#### [PROMPT]
Whenever a line below holds the word "lifts", copy that line.

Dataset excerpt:

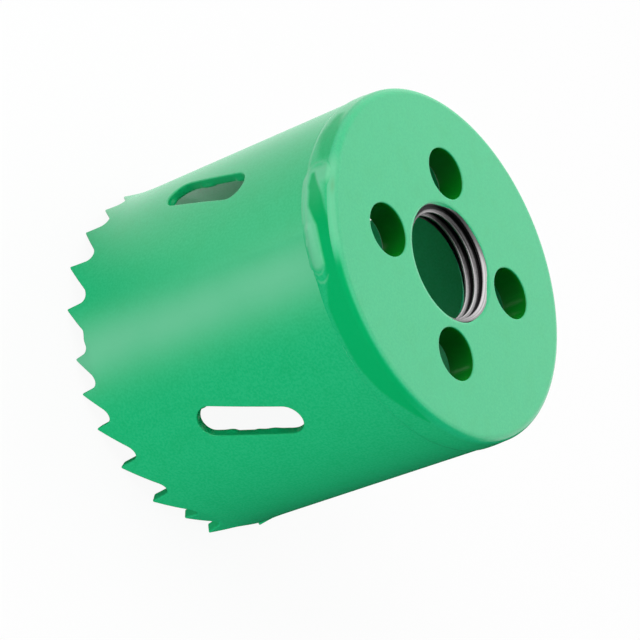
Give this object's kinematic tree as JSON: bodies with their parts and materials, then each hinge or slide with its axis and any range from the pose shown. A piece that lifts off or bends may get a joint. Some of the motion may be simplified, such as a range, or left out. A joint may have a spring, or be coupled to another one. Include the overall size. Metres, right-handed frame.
{
  "type": "hole saw",
  "caption": "Cup-shaped saw with a toothed rim, slanted side slots and a welded end plate that screws onto an arbor.",
  "frame": {"origin": "on the saw's axis, in the plane of the tooth tips, which is what the saw stands on", "axes": "+Z along the saw's axis from the tooth tips to the end cap; +X and +Y each pass through one of the four drive-pin holes"},
  "size_m": [0.0493, 0.0494, 0.046],
  "materials": {
    "cap_enamel": "gloss green enamel on a thick steel plate",
    "shell_enamel": "gloss green enamel on steel strip",
    "weld_enamel": "gloss green enamel over an uneven weld bead"
  },
  "bodies": {
    "root": {"end_cap": "cap_enamel", "saw_shell": "shell_enamel", "weld_bead": "weld_enamel"}
  },
  "joints": []
}
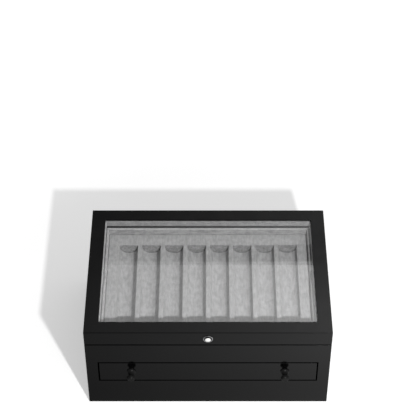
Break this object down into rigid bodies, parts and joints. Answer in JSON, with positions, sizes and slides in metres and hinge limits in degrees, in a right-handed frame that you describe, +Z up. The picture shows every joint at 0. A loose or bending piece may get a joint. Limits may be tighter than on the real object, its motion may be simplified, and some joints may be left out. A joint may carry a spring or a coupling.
{
  "type": "pen collector chest",
  "caption": "Black lacquered chest with a hinged glass lid, a push-button latch and a drawer, with velvet channels that hold pens.",
  "frame": {"origin": "centre of the chest's underside", "axes": "+X to the right along the chest's width, +Y to the back where the hinges are, +Z up"},
  "size_m": [0.34, 0.2556, 0.1525],
  "materials": {
    "black_lacquer": "polished black lacquer",
    "grey_velvet": "short grey velvet over board",
    "clear_glass": "clear flat glass",
    "chrome": "polished chrome",
    "black_plastic": "glossy black",
    "pale_inlay": "polished pale enamel",
    "nickel_steel": "nickel-plated steel",
    "bare_wood": "bare sanded wood",
    "black_felt": "black felt"
  },
  "bodies": {
    "case": {"case_side_left": "black_lacquer", "case_side_right": "black_lacquer", "case_back": "black_lacquer", "case_front_lower_rail": "black_lacquer", "case_front_upper_rail": "black_lacquer", "lining_front": "grey_velvet", "lining_back": "grey_velvet", "lining_left": "grey_velvet", "lining_right": "grey_velvet", "pen_tray": "grey_velvet", "hinge_case_leaf_left": "nickel_steel", "hinge_case_leaf_right": "nickel_steel", "hinge_pins": "nickel_steel", "case_hinge_screws": "nickel_steel", "strike_plate": "nickel_steel", "strike_plate_screws": "nickel_steel", "drawer_runner_left": "black_plastic", "drawer_runner_right": "black_plastic", "case_bottom": "bare_wood", "drawer_shelf": "bare_wood", "tray_shelf": "bare_wood", "drawer_kicker_left": "bare_wood", "drawer_kicker_right": "bare_wood", "drawer_stop": "bare_wood", "base_felt": "black_felt", "drawer_bumpers": "black_felt", "lid_bumpers": "black_felt"},
    "lid": {"lid_rail_front": "black_lacquer", "lid_rail_back": "black_lacquer", "lid_rail_left": "black_lacquer", "lid_rail_right": "black_lacquer", "glazing_bead_front": "grey_velvet", "glazing_bead_back": "grey_velvet", "glazing_bead_left": "grey_velvet", "glazing_bead_right": "grey_velvet", "lid_glass": "clear_glass", "hinge_lid_leaf_left": "nickel_steel", "hinge_lid_leaf_right": "nickel_steel", "lid_hinge_screws": "nickel_steel", "button_bezel": "chrome"},
    "button": {"button_cap": "black_plastic", "button_inlay": "pale_inlay", "latch_stem": "nickel_steel", "latch_tongue": "nickel_steel", "button_spring": "nickel_steel"},
    "drawer": {"drawer_front": "black_lacquer", "drawer_side_left": "bare_wood", "drawer_side_right": "bare_wood", "drawer_back": "bare_wood", "drawer_bottom": "bare_wood", "drawer_pen_tray": "grey_velvet", "drawer_knob_left": "black_plastic", "drawer_knob_right": "black_plastic", "knob_screws": "nickel_steel"}
  },
  "joints": [
    {"name": "lid_hinge", "type": "hinge", "parent": "case", "child": "lid", "pos_m": [0, 0.1204, 0.127], "axis": [-1, 0, 0], "range_deg": [0, 95]},
    {"name": "drawer_slide", "type": "slide", "parent": "case", "child": "drawer", "axis": [0, -1, 0], "range_m": [0, 0.15]},
    {"name": "button_press", "type": "slide", "parent": "lid", "child": "button", "axis": [0, 1, 0], "range_m": [0, 0.002], "stiffness_N_per_m": 500, "springref_m": -0.003, "deforming": ["button_spring"]}
  ]
}
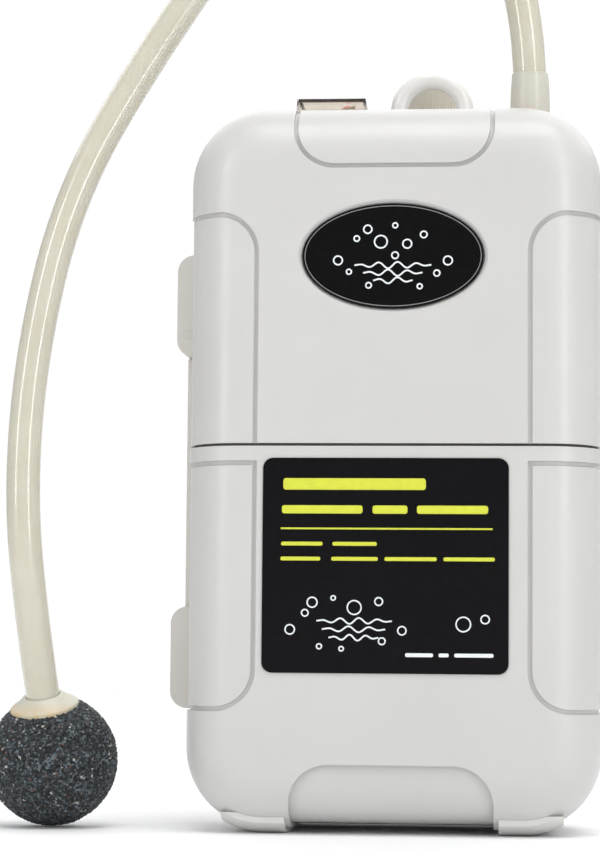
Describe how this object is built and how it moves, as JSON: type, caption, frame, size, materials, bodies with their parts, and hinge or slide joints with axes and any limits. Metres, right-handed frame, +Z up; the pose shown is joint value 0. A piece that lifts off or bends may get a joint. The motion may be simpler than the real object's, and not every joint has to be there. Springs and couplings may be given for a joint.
{
  "type": "air pump",
  "caption": "Upright battery-powered aquarium air pump in a rounded two-part housing, with a hose and air stone, a hanging ring, a belt clip and a hooded switch.",
  "frame": {"origin": "centre of the footprint of the pump without its hose line, on the surface it stands on", "axes": "+Z up, front with the badge and label towards -Y, +X to the object's right as seen from the front"},
  "size_m": [0.1145, 0.0516, 0.1856],
  "materials": {
    "housing": "fine moulded texture, warm off-white",
    "ring": "smooth off-white",
    "clip_plastic": "moulded, greyer off-white",
    "pin_steel": "ground",
    "spring_steel": "drawn wire or strip",
    "screw_steel": "zinc plated",
    "label": "black film label with a plain printed pattern",
    "badge": "black gloss plate with a plain printed pattern",
    "foot_rubber": "cream, matt",
    "frame_plastic": "plain moulding",
    "contact_metal": "nickel-plated strip",
    "cell_jacket": "printed jacket, plain bands",
    "gasket": "dark seam ring",
    "switch_plastic": "beige moulding",
    "switch_mark": "red dome",
    "clear_hood": "clear soft hood",
    "sleeve": "cream, soft",
    "motor_steel": "drawn can",
    "motor_cap": "white moulding",
    "armature": "laminations and windings",
    "crank_plastic": "plain moulding",
    "diaphragm_rubber": "black, matt",
    "inner_tube": "soft tube",
    "filter_felt": "felt plug",
    "wire_red": "insulated wire",
    "wire_black": "insulated wire",
    "hose_vinyl": "translucent cream vinyl",
    "stone_nipple": "cream, worn to orange-beige",
    "stone": "bonded mineral grains, dark grey"
  },
  "bodies": {
    "battery_cup": {"battery_cup": "housing", "cup_label": "label", "foot_left": "foot_rubber", "foot_right": "foot_rubber", "cell_cradle": "frame_plastic", "link_plate": "contact_metal", "link_spring": "spring_steel", "cell_left": "cell_jacket", "cell_right": "cell_jacket"},
    "pump_head": {"upper_front_shell": "housing", "upper_rear_shell": "housing", "head_base": "frame_plastic", "seam_gasket": "gasket", "housing_screws": "screw_steel", "badge_plate": "badge", "hang_ring": "ring", "switch_frame": "switch_plastic", "switch_terminals": "contact_metal", "switch_boot": "clear_hood", "outlet_nozzle": "frame_plastic", "outlet_sleeve": "sleeve", "latch_bracket": "clip_plastic", "latch_pin": "pin_steel", "clip_pin": "pin_steel", "motor_frame": "frame_plastic", "motor_can": "motor_steel", "motor_end_cap": "motor_cap", "motor_strap": "spring_steel", "pump_chamber": "frame_plastic", "valve_plate": "frame_plastic", "valve_flaps": "diaphragm_rubber", "diaphragm": "diaphragm_rubber", "diaphragm_clamp": "crank_plastic", "clamp_screws": "screw_steel", "air_line": "inner_tube", "intake_filter": "filter_felt", "contact_positive": "contact_metal", "contact_negative": "contact_metal", "contact_spring": "spring_steel", "wire_positive": "wire_red", "wire_negative": "wire_black", "wire_motor": "wire_red", "hose": "hose_vinyl", "stone_nipple": "stone_nipple", "air_stone": "stone"},
    "latch_arm": {"latch_arm": "clip_plastic"},
    "belt_clip": {"belt_clip": "clip_plastic", "clip_spring": "spring_steel"},
    "rocker": {"switch_rocker": "switch_plastic", "switch_dot": "switch_mark"},
    "rotor": {"motor_shaft": "pin_steel", "motor_armature": "armature", "crank": "crank_plastic"},
    "conrod": {"conrod": "crank_plastic"}
  },
  "joints": [
    {"name": "head_lift", "type": "slide", "parent": "battery_cup", "child": "pump_head", "axis": [0, 0, 1], "range_m": [0, 0.012]},
    {"name": "latch_swing", "type": "hinge", "parent": "pump_head", "child": "latch_arm", "pos_m": [-0.0377, -0.00088, 0.093], "axis": [0, 1, 0], "range_deg": [0, 70]},
    {"name": "clip_squeeze", "type": "hinge", "parent": "pump_head", "child": "belt_clip", "pos_m": [0.0077, 0.02243, 0.112], "axis": [1, 0, 0], "range_deg": [0, 12], "stiffness_Nm_per_rad": 0.8, "springref_deg": -6.88},
    {"name": "rocker_tilt", "type": "hinge", "parent": "pump_head", "child": "rocker", "pos_m": [-0.01, -0.00658, 0.1333], "axis": [0, 1, 0], "range_deg": [0, 20]},
    {"name": "motor_spin", "type": "hinge", "parent": "pump_head", "child": "rotor", "pos_m": [-0.0127, -0.00558, 0.104], "axis": [1, 0, 0], "continuous": true},
    {"name": "rod_swing", "type": "hinge", "parent": "rotor", "child": "conrod", "pos_m": [0.0031, -0.00558, 0.1053], "axis": [1, 0, 0], "continuous": true}
  ],
  "couplings": [
    {"joint": "rod_swing", "follows": "motor_spin", "ratio": -1}
  ]
}
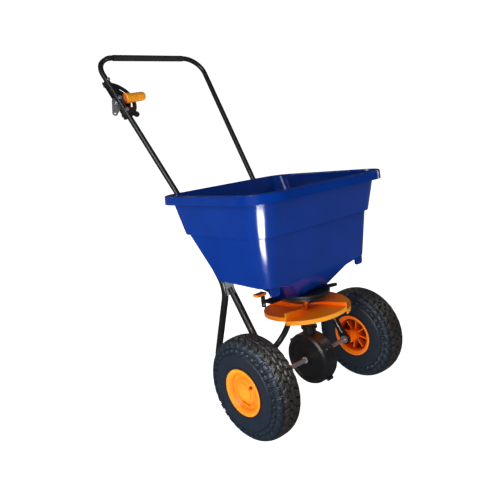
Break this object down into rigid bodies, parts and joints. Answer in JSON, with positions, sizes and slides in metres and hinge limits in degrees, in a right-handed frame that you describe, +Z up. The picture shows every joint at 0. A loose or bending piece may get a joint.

#### [COMPLETE ANSWER]
Give this object's kinematic tree as JSON: bodies with their parts and materials, then each hinge or slide with its axis and any range from the pose shown. A piece that lifts off or bends may get a joint. Some of the motion may be simplified, such as a range, or left out. A joint may have a spring, or be coupled to another one. Include the overall size. Metres, right-handed frame.
Describe how this object is built and how it moves, as JSON: type, caption, frame, size, materials, bodies with their parts, and hinge or slide joints with axes and any limits. Metres, right-handed frame, +Z up; the pose shown is joint value 0. A piece that lifts off or bends may get a joint. The motion may be simpler than the real object's, and not every joint has to be there. Springs and couplings may be given for a joint.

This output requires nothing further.